Tommy Beaudreau on glide path to confirmation

By Emma Dumain | 05/10/2021 07:11 AM EDT

Interior deputy secretary nominee Tommy Beaudreau during his confirmation hearing in April.

Interior deputy secretary nominee Tommy Beaudreau during his confirmation hearing in April. Francis Chung/E&E News

The Senate Energy and Natural Resources Committee is scheduled to vote Thursday on whether to advance Tommy Beaudreau’s nomination for deputy Interior secretary, and it won’t be a question of whether he’ll have the votes to move forward but rather how many votes he’ll get.

The former director of the Bureau of Ocean Energy Management and chief of staff to ex-Interior Secretary Sally Jewell received an unusually warm welcome two weeks ago from committee Republicans who have been mostly hostile to other nominees and representatives of President Biden’s Interior Department, including now-Secretary Deb Haaland and acting Bureau of Land Management Director Nada Culver (E&E Daily, April 28).

At his confirmation hearing, Beaudreau was asked typical questions from GOP lawmakers about how he would navigate the administration’s policies on energy extraction on federal lands. But while he made no promises in his answers that he would stray from the current status quo, his responses didn’t appear to irk the senators as Haaland and Culver’s noncommitments had (E&E Daily, April 30).


Beaudreau’s resume may be playing a role. He was most recently an energy attorney at the global law practice of Latham & Watkins, where he represented oil and gas interests among other clients.

That background has generally bolstered his reputation as someone who will listen to all sides — particularly the side of the fossil fuel industry, which conservatives fear is under dire threat in the Haaland-run Interior Department (E&E Daily, April 23).

At the hearing, Sen. John Barrasso (R-Wyo.), the ranking member of the Energy and Natural Resources Committee, said Beaudreau could "serve as a voice of reason in an administration that is waging an economic war on energy workers in my state and across the country."

Sen. Jim Risch (R-Idaho), a member of the panel, announced his support for Beaudreau right then and there.

Committee Democrats also appear on track to support Beaudreau, despite his record that might ordinarily alienate more liberal lawmakers who, during the Trump era, objected to agency nominees with ties to the industries they were responsible for overseeing and regulating. They also don’t seem to be responding to pressure from progressive outside groups to derail the nomination.

Still, Beaudreau’s nomination has not been without some drama. By the time his name was floated for the job by Alaska Sen. Lisa Murkowski — a powerful moderate who formerly ran the Energy and Natural Resources Committee and is still the top Republican on the Senate Interior-Environment Appropriations Subcommittee — Biden had already announced Elizabeth Klein for the No. 2 position at Interior weeks earlier (E&E Daily, March 24).
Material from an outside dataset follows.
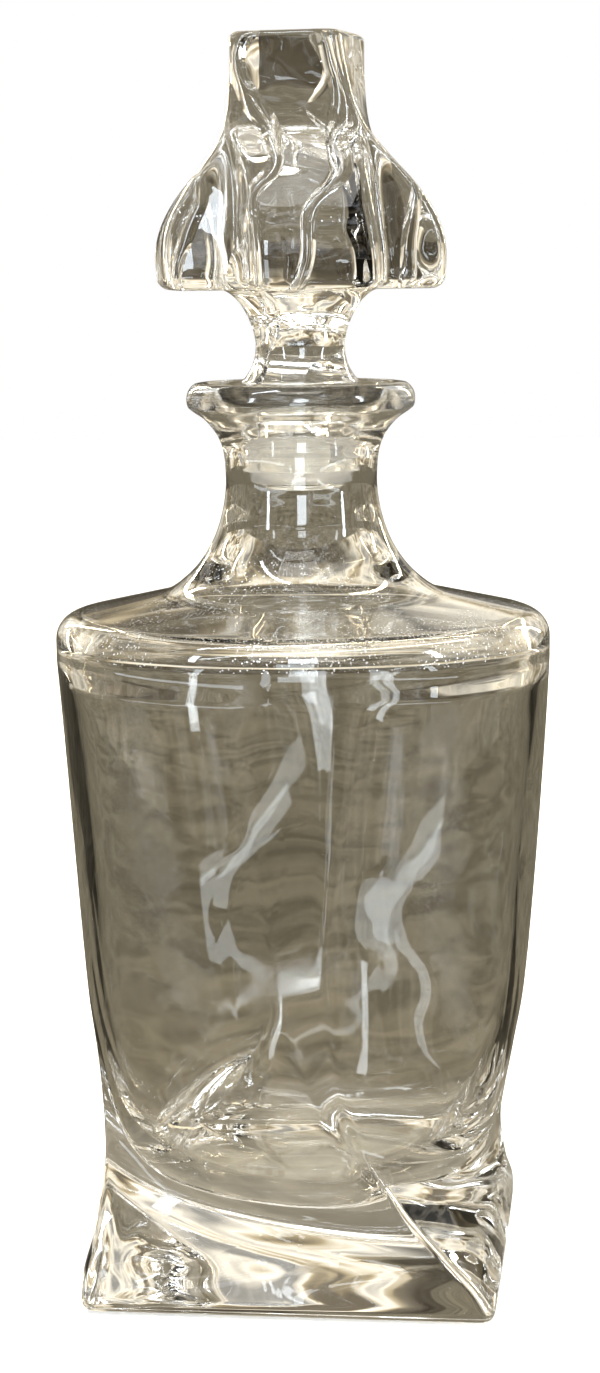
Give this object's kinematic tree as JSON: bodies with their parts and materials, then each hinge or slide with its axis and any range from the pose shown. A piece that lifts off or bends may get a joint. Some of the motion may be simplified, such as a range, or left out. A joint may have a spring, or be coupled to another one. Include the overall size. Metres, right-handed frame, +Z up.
{
  "type": "decanter",
  "caption": "Glass decanter with a twisted square body on a thick foot, flared lip and a square glass stopper in a ribbed plastic seal.",
  "frame": {"origin": "middle of the flat underside of the bottle, on the axis of the neck", "axes": "+Z up through the neck and stopper, X and Y along the sides of the square foot"},
  "size_m": [0.1062, 0.1062, 0.2655],
  "materials": {
    "glass": "clear polished lead-free crystal glass",
    "seal_plastic": "clear to milky polyethylene, smooth"
  },
  "bodies": {
    "bottle": {"bottle": "glass"},
    "seal": {"stopper_seal": "seal_plastic"},
    "stopper": {"stopper": "glass"}
  },
  "joints": [
    {"name": "seal_lift", "type": "slide", "parent": "bottle", "child": "seal", "axis": [0, 0, 1], "range_m": [0, 0.04]},
    {"name": "stopper_turn", "type": "hinge", "parent": "seal", "child": "stopper", "pos_m": [0, 0, 0.18], "axis": [0, 0, 1], "continuous": true}
  ]
}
Klein, a veteran of Interior under the Clinton and Obama administrations and most recently the deputy director of the NYU School of Law’s State Energy & Environmental Impact Center, appeared on track before her name was abruptly pulled from consideration amid opposition from both Murkowski and Sen. Joe Manchin (D-W.Va.), the chairman of the Senate Energy and Natural Resources Committee (E&E Daily, April 29).

Quietly, Democrats grumbled about the treatment of Klein, who will remain at Interior as a senior counselor, and about Murkowski and Manchin’s outsize influence inside the Biden White House. Off Capitol Hill, progressive environmentalists are calling for Beaudreau’s defeat (E&E Daily, April 15).

During his confirmation hearing, Beaudreau was asked just one question about his industry connections. But the questioner, Sen. Angus King (I-Maine), who caucuses with Democrats, quickly clarified he didn’t necessarily have concerns. And no other Democrat, on or off the ENR Committee, has so far signaled they would oppose Beaudreau or publicly criticized his work history.

Schedule: The markup is Thursday, May 13, at 10 a.m. in 366 Dirksen and via webcast.